Knight believes there will be more opportunities for headwear sales as businesses reopen. “As a top-five seller in the promotional industry, headwear has a very broad appeal throughout almost every industry in our space,” she said. “And, while overall growth of the headwear category has slowed, there are definitely opportunities to expand our reach. Corporate continues to lead the way, with growth also coming from other categories like quick-serve restaurants, transportation and licensing.”
Concerns and Opportunities
Business is slowly beginning to pick up in some areas, but there’s still concern surrounding the pandemic and new regulations as states move toward green phases. The biggest question is around trade shows. Will they still happen? How many people will attend? What will they look like?
“My biggest concern going forward is what happens with trade shows, as this is where we attract most of our business,” Freeman said. “Our lighted products do not translate well to print or even video. Distributors need to experience the brightness and functionality of our products to become believers and pass that along to their clients.”
On the other side, changes brought on by the pandemic could lead to new opportunities popping up. “Businesses are working hard to make sure their employees feel important and cared for, so branded merchandise is a great way to do that,” said Roberts. “Giving employees a great cap creates a personal touch that’s needed right now. Companies and brands are shifting their money out of intangible marketing (digital advertising) to more tangible and useful goods. This gives us all a great opportunity to sell headwear and other promotional products.”
In addition, Roberts mentioned that Outdoor Cap Company, like other headwear suppliers, was able to add new products to its lineup. “We have made some new offerings based on customer feedback and demand around face masks, and being able to attach them to hats to provide ear relief,” he said. “It’s now an option through our Overseas Express Program.”
Knight said that during the pandemic, everyone’s main focus was on the health and safety of others—families, friends, coworkers, etc. “Our concern for their well-being has really taken the lead on what is most important in our lives,” she said. “We feel for the challenges and difficulties that so many have endured these past few months. Everyone is working through what things will look like when businesses open back up, [and] looking at what the new normal might be. We are all going to come out of this stronger and with a new perspective.”
Her advice for overcoming these challenges is to be ready to adapt quickly and embrace change. “Our motto even before COVID-19 has been, ‘Just because we have always done it that way doesn’t mean we have to keep doing it that way,’” Knight said. “It holds true now more than ever with the uncertainty of how our industry will transform over the coming months. The challenges we will all face will no doubt be something most of us have not experienced in our lifetime, but that is what is great about what we do. We support each other, evolve and many [will] come out stronger on the other side.”
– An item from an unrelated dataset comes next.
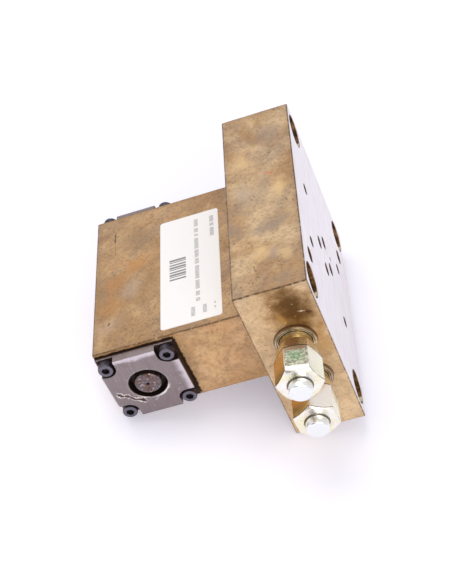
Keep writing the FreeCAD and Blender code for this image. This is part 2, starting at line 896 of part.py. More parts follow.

Roberts, too, had some final advice: Don’t call to sell. “We’ve spoken to a lot of customers and much of it early on was around the feeling that a sales call was insensitive or rude,” he said. “Customers just weren’t sure what to actually do. Was it appropriate to reach out about an order that was about to [come up on an] anniversary? Should they cold-call small businesses?
“Take an empathy-based selling approach. Don’t call to sell, call to connect,” he added. “Find out how people are doing, if there’s anything you can do or any way you can creatively help them with their business. Be a branding and marketing expert and project confidence in a time when very few people are sure of anything. You’ll be rewarded with new business.”